9.6V (Vin) - 7.4V (VLED) = 2.2V (Vdrop over resistor)
Resistance = Voltage/Amperage
R = (Vin - VLED)/I
R = (9.6-7.4)/1
R = (2.2)/1
R = 2.2 ohms

Power dissipated = Voltage drop x Current applied
Pd_resistor = 2.2 x 1 or 2.2 watts
Pd_LED = 7.4 (3.7x2) x 1 = 7.4 watts
Collectively, Pd_Resistor + Pd_LED = 9.6 watts

yeah...your fine on the math

I'd recommend Mouser Part MOSX3CT631R2R2J or Jameco part 660201

each LED will be getting 1000ma, it will only receive 500ma if your driving 4 CREEs in 2s2p [or two parallel strings of two in series]

Well, this is exactly what I will be driving - 4 Cree's in 2S2P Now I am confused. You say in this configuration that each led will be driven at 500ma? In my mind I see one series string with 2 leds that attach to a power source (with resistor) and each gets 1000ma.
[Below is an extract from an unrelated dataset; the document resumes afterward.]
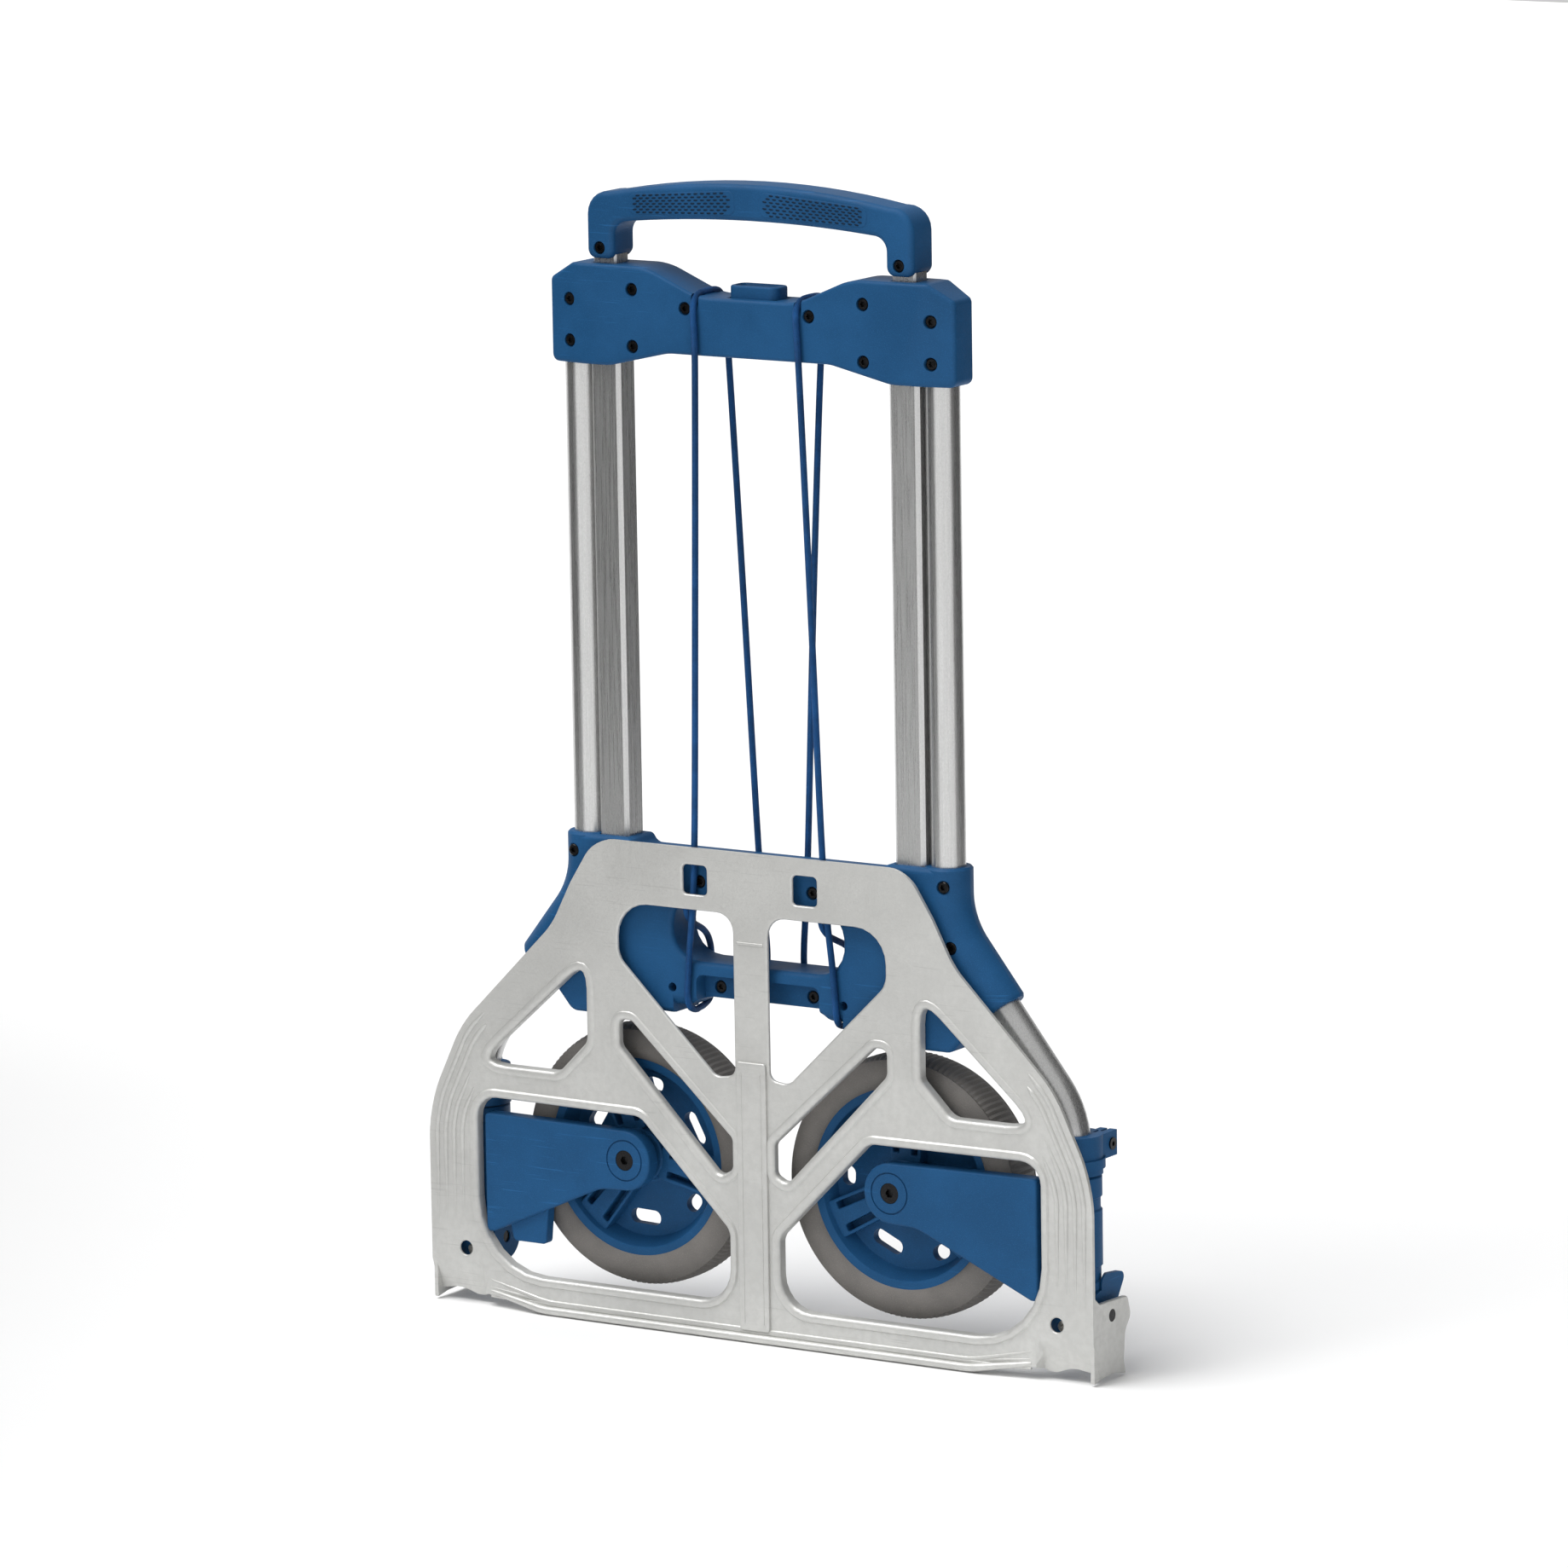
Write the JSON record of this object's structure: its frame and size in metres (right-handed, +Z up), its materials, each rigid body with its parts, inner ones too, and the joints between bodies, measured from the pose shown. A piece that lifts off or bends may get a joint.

Then I see another identical string that attaches to the same power source and each led gets 1000ma.
But you say each of the 4 will only get 500ma?

If this is true, then I need to run all 4 in series with a driver. I have a Fatman and George says it will drive 4 crees (Q5 or R2) at 1000ma each as long as I heatsink the driver.

 

[wtn]

Well, this is exactly what I will be driving - 4 Cree's in 2S2P Now I am confused. You say in this configuration that each led will be driven at 500ma? In my mind I see one series string with 2 leds that attach to a power source (with resistor) and each gets 1000ma. Then I see another identical string that attaches to the same power source and each led gets 1000ma.
But you say each of the 4 will only get 500ma?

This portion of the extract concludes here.